L’attribuzione di Marchio Collettivo indica l’avvenuto deposito di un DISCIPLINARE che svolge una funzione di garanzia del prodotto e del servizio secondo un regolamento specifico, diffuso collettivamente agli imprenditori che vogliano fare uso del prodotto che si è imposto come un’eccellenza gastronomica unica. In pratica, potranno ancor meglio produrlo e servirlo da asporto o a tavola, pur con le sue tante varianti, come succede ormai sempre più spesso anche con sua Maestà la Pizza.

Il Sindaco di Gragnano Nello D’Auria ha definito il marchio un grandissimo traguardo per Gragnano per il quale l’amministrazione comunale ha profuso grandi sforzi e ha detto anche che Gragnano è già famosa nel mondo per le sue eccellenze alimentari e ogni passo in avanti per la tutela e valorizzazione dei suoi prodotti enogastronomici è motivo di grande orgoglio per la comunità gragnanese.

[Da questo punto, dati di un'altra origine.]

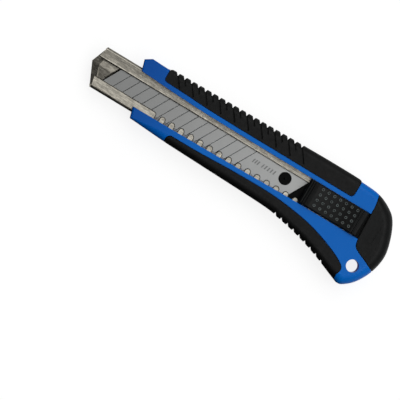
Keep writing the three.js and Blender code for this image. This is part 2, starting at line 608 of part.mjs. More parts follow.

I monti Lattari, dunque, da oggi – oltre che continuare a produrre prodotti caseari di riconosciuta eccellenza nazionale, come il Provolone del Monaco e il Fiordilatte di Agerola – potranno fregiarsi di questo ulteriore prodotto a Marchio collettivo per il piacere dei consumatori, soprattutto di quelli che ancora non hanno scoperto pienamente il “mondo” lattaro. Un mondo a parte.